Barbie’s also been sold as a rapper, a TV journalist, a NASCAR driver, and a computer engineer.

The latest iterations of the doll include Video Game Developer Barbie and Robotics Engineer Barbie.

“Barbie has had over 200 careers,” Beck told NBC News. “That is a core pillar to what the brand stands for — showing women they can be anything they want to become.”

Barbie was first unveiled at the New York Toy Fair on March 9, 1959. Developed by Ruth Handler, a California mother who wanted to give her daughter, Barbara, a broader variety of dolls that went beyond baby dolls and paper dolls, critics initially scoffed at Barbie’s womanly figure.

But Handler proved the critics wrong. Barbie brought in $351,000 that first year, a sizable sum 60 years ago. Within a decade, Barbie sales had skyrocketed to $500 million. Eventually, they climbed to over $1 billion annually.

“The average lifespan of a toy is three to five years — so it’s a testament to Barbie that we’ve been around for 60 years,” Beck said.

Breyer noted Barbie’s path has not always been smooth. In 2005, Barbie was briefly eclipsed by the racially diverse Bratz dolls, upending Mattel’s market share and eventually leading to an intellectual property infringement lawsuit that centered on whether the designer of Bratz had come up with his creation during the time he worked at Mattel. Mattel was subsequently required to pay $400 million settle the case. Shortly after Barbie’s 50th anniversary, sales dipped to under a billion dollars, causing many to worry the sun was setting on America’s sweetheart.

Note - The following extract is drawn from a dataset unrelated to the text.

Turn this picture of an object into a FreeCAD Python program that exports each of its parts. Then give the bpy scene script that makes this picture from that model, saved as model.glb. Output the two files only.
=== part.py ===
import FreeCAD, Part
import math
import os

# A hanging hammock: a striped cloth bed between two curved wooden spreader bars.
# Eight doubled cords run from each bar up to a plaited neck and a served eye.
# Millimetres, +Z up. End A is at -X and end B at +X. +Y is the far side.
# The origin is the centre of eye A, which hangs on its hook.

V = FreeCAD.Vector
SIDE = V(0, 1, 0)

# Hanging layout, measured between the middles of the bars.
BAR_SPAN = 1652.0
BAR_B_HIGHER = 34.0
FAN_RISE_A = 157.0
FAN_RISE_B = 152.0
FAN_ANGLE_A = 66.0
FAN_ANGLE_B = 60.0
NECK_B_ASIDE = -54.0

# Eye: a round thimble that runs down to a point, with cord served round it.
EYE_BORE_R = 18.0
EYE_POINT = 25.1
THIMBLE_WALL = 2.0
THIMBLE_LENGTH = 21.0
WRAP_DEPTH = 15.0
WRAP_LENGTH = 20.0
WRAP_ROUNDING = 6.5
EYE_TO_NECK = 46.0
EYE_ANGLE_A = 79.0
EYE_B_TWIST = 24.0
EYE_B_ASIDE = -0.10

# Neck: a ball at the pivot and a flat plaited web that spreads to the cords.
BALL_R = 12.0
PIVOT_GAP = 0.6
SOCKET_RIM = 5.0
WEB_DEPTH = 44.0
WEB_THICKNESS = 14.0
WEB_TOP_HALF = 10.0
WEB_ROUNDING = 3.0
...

But Barbie seems to have rebounded in recent years as Mattel has found new avenues to connect with girls, including on social media. Barbie now ranks as the number one girls’ brand on YouTube.

Celebrities have rediscovered Barbie as well. Margot Robbie is set to star as Barbie in the first live-action film that pays tribute to the doll.

Even feminists seem to be rethinking Barbie, the doll they once pointed to as antithetical to feminist ideals. The 2018 documentary “Tiny Shoulders” paid tribute to the trails the doll is credited with blazing, and suggested Barbie may be an underestimated force for good when it comes to female empowerment.

“Barbie became things real women hadn’t become,” said Amy Richards, a renowned feminist and author of Manfesta, in Tiny Shoulders. “She kind of cracked the world open for a lot of these little girls who were seeing their moms, educated women, stuck at home.”


In honor of Barbie’s 60th birthday, Mattel has planned a host of events. In New York City, there will be a pop-up Barbie event, aimed at bringing together Barbie fans, past and present. More than 30 Walmarts around the nation will be hosting Barbie birthday events. And New York’s Empire State Building will be pink this weekend, in honor of Barbie.

In spite of her age, Mattel says Barbie has no plans to slow down.

“The team that leads the brand wants to leave it in place better than we found it,” Beck said. “We’re not done yet. Today’s kids will know a different Barbie than we knew growing up — and tomorrow’s kids will know another Barbie. We want to continue to produce a product that we are really proud of.”